__Task directions__: Copy each line below without leaving any out.

━━━━━━━━━━━━━━━━

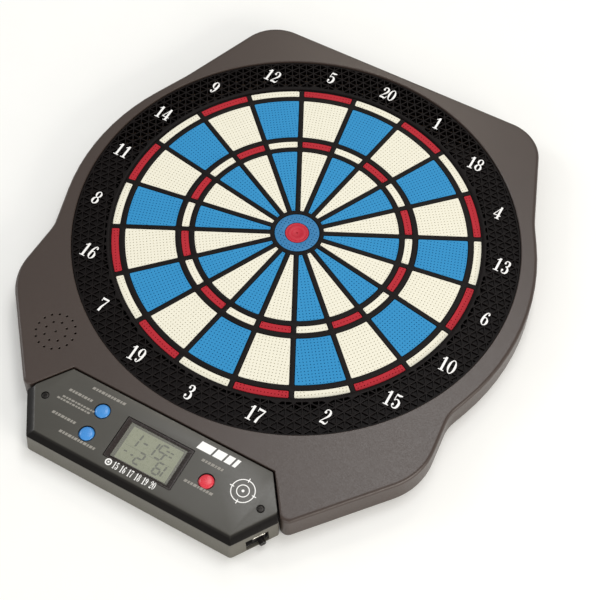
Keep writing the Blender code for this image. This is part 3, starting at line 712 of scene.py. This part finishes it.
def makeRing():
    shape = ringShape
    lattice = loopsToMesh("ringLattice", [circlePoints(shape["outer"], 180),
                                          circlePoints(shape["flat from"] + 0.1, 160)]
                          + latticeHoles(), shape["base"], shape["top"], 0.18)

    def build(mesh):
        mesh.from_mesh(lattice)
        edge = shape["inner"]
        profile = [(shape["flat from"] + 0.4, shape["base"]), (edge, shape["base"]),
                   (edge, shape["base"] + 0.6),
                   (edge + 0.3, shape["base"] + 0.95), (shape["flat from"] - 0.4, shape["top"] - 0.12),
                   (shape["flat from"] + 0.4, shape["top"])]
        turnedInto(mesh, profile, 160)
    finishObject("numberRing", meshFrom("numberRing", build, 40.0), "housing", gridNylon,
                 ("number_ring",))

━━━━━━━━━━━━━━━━

__Answer to this exercise__:
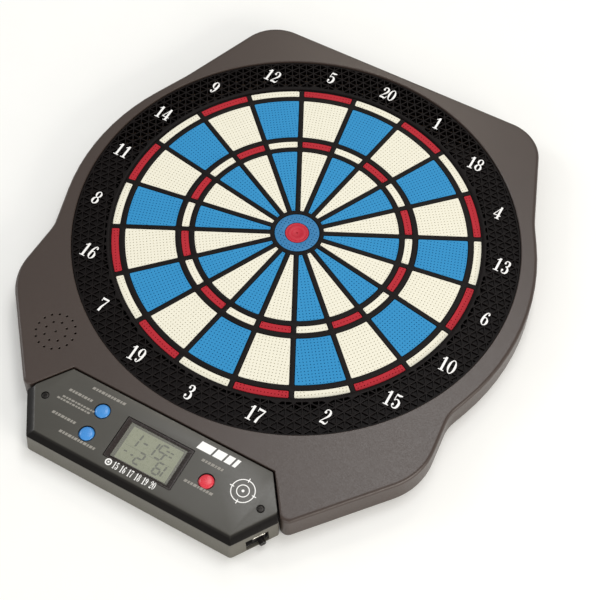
Keep writing the Blender code for this image. This is part 3, starting at line 712 of scene.py. This part finishes it.
def makeRing():
    shape = ringShape
    lattice = loopsToMesh("ringLattice", [circlePoints(shape["outer"], 180),
                                          circlePoints(shape["flat from"] + 0.1, 160)]
                          + latticeHoles(), shape["base"], shape["top"], 0.18)

    def build(mesh):
        mesh.from_mesh(lattice)
        edge = shape["inner"]
        profile = [(shape["flat from"] + 0.4, shape["base"]), (edge, shape["base"]),
                   (edge, shape["base"] + 0.6),
                   (edge + 0.3, shape["base"] + 0.95), (shape["flat from"] - 0.4, shape["top"] - 0.12),
                   (shape["flat from"] + 0.4, shape["top"])]
        turnedInto(mesh, profile, 160)
    finishObject("numberRing", meshFrom("numberRing", build, 40.0), "housing", gridNylon,
                 ("number_ring",))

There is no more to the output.